Joining us to explain what the markets read into Summers' announcement is an expert in the stock market, professor Jeremy Siegel of the Wharton School at the University of Pennsylvania. Welcome to the program once again.

JEREMY SIEGEL: Thanks for having me.

ROBERT SIEGEL: And what is it about Larry Summers that was so unpopular on Wall Street, and in stock markets around the world, that they go up at the prospect of his not being the Fed chairman?

JEREMY SIEGEL: Well, it's more that Janet Yellen, who I now believe is the overwhelming front-runner, has been very warm to the - Bernanke's policies and quantitative easing. It is not so much that Larry opposed them, but he was cooler and had expressed some doubts at some point that that was a major, important policy initiative.

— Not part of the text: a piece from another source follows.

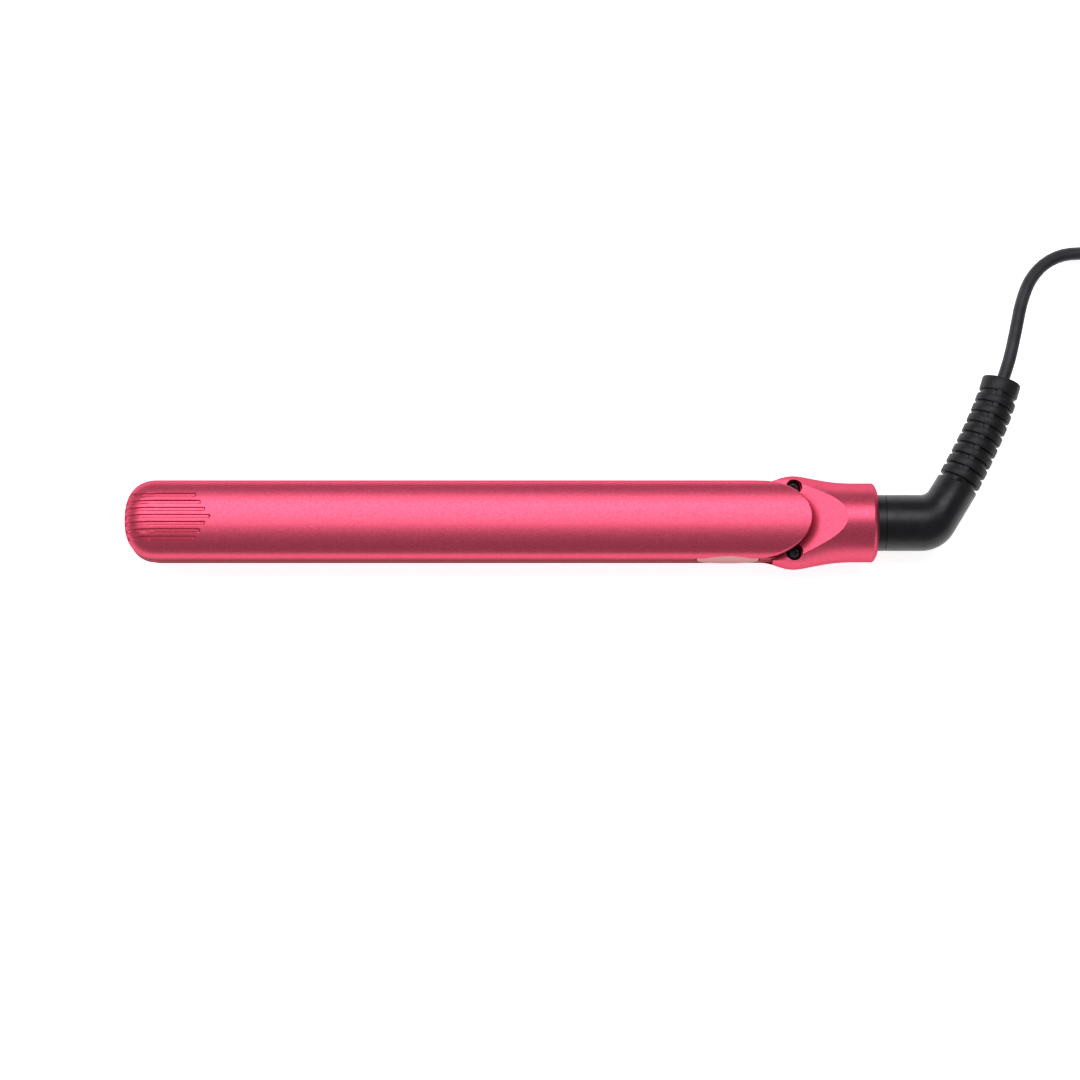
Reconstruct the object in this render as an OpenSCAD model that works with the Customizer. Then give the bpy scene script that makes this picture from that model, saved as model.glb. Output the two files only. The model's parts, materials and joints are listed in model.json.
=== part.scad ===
// Hair straightener, closed. Two long arms, hinged in front of a round tail
// with a swivelling cord outlet. The tip points to -X and the tail to +X.

/* [Arms] */
// Length from the tip to the end of the tail
body_len = 289; // [287:0.5:291]
// Half of the width of an arm
arm_half_w = 15.2; // [15:0.05:15.3]
// Height of the upper arm's domed shell
dome_h = 8; // [7.6:0.1:8.4]
// Wall thickness of the plastic shells
wall = 1.8; // [1.5:0.1:2]
// Gap between the two closed arms
arm_gap = 0.8; // [0.6:0.1:1]

/* [Grip] */
// Number of grip grooves on the tip
groove_count = 7; // [5:2:9]
// Distance between two grooves
groove_pitch = 2.77; // [2.5:0.01:2.9]
// Width of a groove
groove_w = 1.3; // [1:0.05:1.4]
// Depth of a groove
groove_depth = 0.7; // [0.4:0.05:0.9]

/* [Tail] */
// Radius of the round tail
tail_r = 15.25; // [15.25:0.05:15.3]
// Radius of the tail's rear face, inside its chamfer
tail_end_r = 11.45; // [11.4:0.05:11.6]
// Greatest half width of the hinge housing
hinge_half_w = 18.2; // [17.8:0.1:18.4]

/* [Hinge] */
// Distance from the origin to the hinge axis
hinge_x = 112.2; // [112:0.1:112.4]
// Height of the hinge axis
hinge_z = 17; // [16.9:0.05:17.1]
// Radius of the hinge pin
pin_r = 1.5; // [1.4:0.05:1.5]
// Distance of each hinge screw from the middle plane
screw_y = 12.6; // [12.5:0.05:12.7]

/* [Plates] */
// Length of a heating plate
plate_len = 94; // [85:1:96]
// Width of a heating plate
plate_w = 25; // [24:0.1:25.2]
// Gap between the two closed plates
plate_gap = 0.3; // [0.2:0.05:0.4]

/* [Button] */
// Length of the elliptical button
button_len = 23.9; // [22:0.1:24.2]
// Height of the elliptical button
button_h = 13.2; // [12:0.1:13.4]
// Distance from the origin to the button's middle
button_x = 86.8; // [86:0.1:87]

/* [Cord] */
// Diameter of the mains cord
cord_d = 5; // [4.8:0.1:5]
// Radius of the middle of the coil's turns
coil_r = 30; // [29:0.5:30]

/* [Hidden] */
$fn = 64;

pink = [0.86, 0.27, 0.39];
black = [0.09, 0.09, 0.10];
steel = [0.75, 0.76, 0.78];

tip_x = -body_len / 2;
tail_x = body_len / 2;
top_z = 2 * tail_r;
rim_z = top_z - dome_h;
seam_z = 17;
upper_face_z = seam_z + arm_gap / 2;
lower_face_z = seam_z - arm_gap / 2;
lower_rim_z = 12;
belly_h = 14.6;
belly_z = 14.25;
tip_len = 13;
roll_len = 10.5;
tip_power = 2.4;
dome_power = 2.3;
rear_x = 97;
rear_len = 21.7;
big = 60;

// Hinge housing seen from above: distance along X and half width
housing_plan = [[100, arm_half_w], [102.5, arm_half_w + 0.35], [105, arm_half_w + 1.3],
    [107.5, arm_half_w + 2.3], [110, hinge_half_w - 0.15], [112.3, hinge_half_w],
    [115, hinge_half_w - 0.25], [118, hinge_half_w - 0.85], [122, hinge_half_w - 1.6],
    [126, hinge_half_w - 2.3], [130, hinge_half_w - 2.8], [134, tail_r]];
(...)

ROBERT SIEGEL: You're talking about the current Fed Chairman Ben Bernanke's policy of QE, quantitative easing, which is - in a nutshell, how would you define quantitative easing?

JEREMY SIEGEL: Well, quantitative easing takes effect when short-term interest rates have been driven to zero. In other words, the standard traditional target of the Federal Reserve is the federal funds rate. Once they get to zero, they can't drive it any lower. Zero is the natural lower bound.

ROBERT SIEGEL: They can't cut interest rates any further.

JEREMY SIEGEL: They can't cut interest rates any more, certainly on the short end. So then new, nontraditional policies have to take effect. And one of them is the provision of large quantities of reserves - excess reserves, as it turns out to be - to the banking system so they do not feel constrained in lending. And that is what quantitative easing is. It's the buying of bonds, and the provision of reserves to financial institutions, so that they will lend more freely. And that is the policy that the Fed is now following.

ROBERT SIEGEL: To the tune of about $85 billion a month, I gather.

JEREMY SIEGEL: That's correct. And they have actually purchased more than $2 trillion worth of bonds since the financial crisis. So that is an awful lot of liquidity. But so far, it has been absorbed in the marketplace without inflation, as we see. So that is a good combination.

ROBERT SIEGEL: This is Ben Bernanke's policy. Janet Yellen is the vice chair of the Fed. She's very closely associated with this policy. Larry Summers, so far as I can find, said back in April, and I quote, "QE - quantitative easing - in my view, is less efficacious for the real economy than most people suppose." And then he went on to say, "But if QE will not have a large effect on demand, it will not have a large effect on inflation, either." It's - very guarded remarks in his...

JEREMY SIEGEL: Yes, it's not a negative remark. But it's certainly - it is not, in any case, an enthusiastic endorsement of the policy which Bernanke and Yellen have strongly supported.

ROBERT SIEGEL: You are a great advocate of investing in stocks. And doesn't a day like this - (Laughter) - based on your own description of how squishy the difference is between two people to be the Fed chairman, and how that can send the Dow up a hundred points and more, doesn't that make you wonder how rational, or senseless, the equity markets are?

JEREMY SIEGEL: Well, in the short run, I am not going to deny that they are very volatile; and any little hint at one direction or another will move the market a hundred points at a time. But over time, the market does move according to economic fundamentals, and they will prove out in the long run. And I think that's one reason why I've been so supportive of stocks.

ROBERT SIEGEL: Jeremy Siegel, a professor of finance at the Wharton School, thanks for talking with us once again.

JEREMY SIEGEL: Happy to be with you.